I got to move some equipment I’m running into a new computer room the week before last. After I’d finished wiring it up, I asked one of the IT guys for help with something else. When he came over, he immediately commented on the state of the rack. “Wow, you’re using cable ties. And your wiring is neat - not like that other engineering rack.” He showed me the proper way to cable tie wire loops was with two ties, but he seemed pretty impressed that a software engineer was trying to keep wiring neat. The other rack, which I’d just moved my stuff from, had so many cables coming out the back that I couldn’t reach in to disconnect my machines. To be fair, the other folks in the rack were reconfiguring their stuff daily, and had a lot of connections to support; I was setting mine up for a single, long-term configuration with a much simpler configuration. Google’s original “cork board” server racks - now in the Smithsonian - highlight that you can be pretty successful even with messy wiring.
But model-railroader me was also wiring that equipment in the same way I’d want to wire the model railroad. I remembered the messy wiring on my first model railroad, and the pain I caused future-me. As a result, I made sure to steal cable ties from random benches, chose different colors for all my different cables, and neatly routed the wiring so I could get to the equipment and track down cable paths. Future-me (or future team-mate reaching in that same rack) should have an easier time, all thanks to past-me placing switch machines in inaccessible chambers between sheets of plywood, or tracking down intermittent shorts when teenage-me was splicing together wires with a couple of twists and bit of masking tape for insulation.
We worry about the short-cuts in computer programming just as we do in model railroading or in physical engineering. It’s become a popular topic in software engineering research as “technical debt” - delayed cleanup or quick-and-dirty implementations that complicate or block future changes. There’s even mini-conferences on the topic with research papers titles like “How do Software Practitioners Discount the Future?” Real engineering has technical debt too - think how commuter rail choosing to use low-level platforms (boarding at ground level) might never be able to move to high-level platforms (level surface from platform to passenger car) because of the problems transitioning from one to another. However, software tends to have more of these kinds of problems because everything’s up for grabs in software - we can build stuff any way we want, we don’t necessarily have conventions about how to do common tasks, and it’s often difficult to see those shortcuts from the outside. It’s common to tie together two bits of software with the ugliest, most fragile hack “that’s only needed temporarily”, just as I used alligator clips to temporarily tie together the power for two strips of LED lighting today. That’s less common in more traditional engineering disciplines; as far as I know, petroleum engineers never say “Joe, you sure you want to use cardboard tubes to join those two parts of the refinery while you’re testing?” (If you want a more nuanced argument about technical debt in software, read Kellan Elliot-McCrea’s argument that the term technical debt is mixing up a whole bunch of reasons why we have problems maintaining the things we build.

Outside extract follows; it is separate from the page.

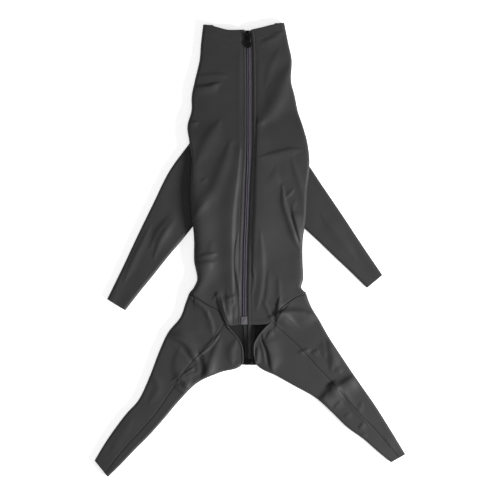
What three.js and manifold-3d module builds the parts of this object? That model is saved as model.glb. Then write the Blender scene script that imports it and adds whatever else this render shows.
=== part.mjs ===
// A dog jumpsuit laid flat on its belly: a hollow suit of stretch cloth with a long zip down the back,
// two front sleeves, two rear legs, an open neck and a tail opening with a short belly zip in it.
// Millimetres. +Y runs to the neck, +X to the suit's right as seen from above, +Z up from the floor.
import * as THREE from "three";
import { mergeVertices } from "three/addons/utils/BufferGeometryUtils.js";
import Module from "manifold-3d";

const wasm = await Module();
wasm.setup();

// Cloth, and the space kept between neighbouring pieces
const WALL = 1.2;
const GAP = 0.4;
const HIP_SEAM = 1.4;

// Body of the suit as it lies
const BACK_LENGTH = 450;
const CHEST_WIDTH = 182;
const LIE_HEIGHT = 19;
const SIDE_HEIGHT = 10;
const SIDE_TUCK = 14;

// Front sleeves
const SLEEVE_OUTSEAM = 264;
const SLEEVE_INSEAM = 169;
const SLEEVE_WIDTH = 78;
const SLEEVE_HEIGHT = 9;
const SLEEVE_CUFF_HEIGHT = 8.4;
const LEFT_SLEEVE_ANGLE = 31.9;
const RIGHT_SLEEVE_ANGLE = 39.8;
const RIGHT_SLEEVE_TUCK = 22;
const RIGHT_SLEEVE_HIDDEN = 71;

// Rear legs
const LEG_LENGTH = 288;
const LEG_WIDTH = 80;
const LEG_HEIGHT = 11;
const LEG_CUFF_HEIGHT = 7.8;
const LEG_LEAN_ANGLE = 34.1;

// Folds in the cloth
const FOLD_RISE = 3.4;
const FOLD_WIDTH = 9;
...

My current job involves writing tools to help software engineers build better programs: programs to test that the software can be built correctly, runs correctly, and has the performance we expect. Because our team has to have our infrastructure ready so that everyone else can make progress, that means we’re often building stuff as fast as we can, cutting occasional corners, and incurring technical debt so everyone else can build the things we sell. I occasionally take the same shortcuts in model railroading. Occasionally I route wires in ways that’ll make it harder to track down problems, or I’ll avoid adding a terminal strip to save on wire but minimize testing or change possibilities, or I’ll leave a switch machine near a joist where I can’t easily get to it. It’s ok in moderation, and it helps me make progress on the bigger task of building and completing the model railroad I want to build. I’ve been describing technical debt for our tools as us not trying to make future-us suffer too much, but acknowledging that some of our choices will make future-us suffer a little bit. “In ten years, we want to be laughing about the short-cuts we took and the pain it caused, not crying about a shortcut that kept us from meeting our real goals.”
That’s not a bad rule for the model railroad, too. As I was cutting in a new circuit for some LED lights for the lower deck, I wasn’t perfectly happy with how I was routing the wires, but I wanted to get everything completed and back together again tonight because keeping everything running is also a good engineering goal. And with luck, I won’t remember tonight’s short cut; if I do, I’m certain I’ll be laughing about the short cut in a few years once all the fluorescent lights are replaced by LEDs.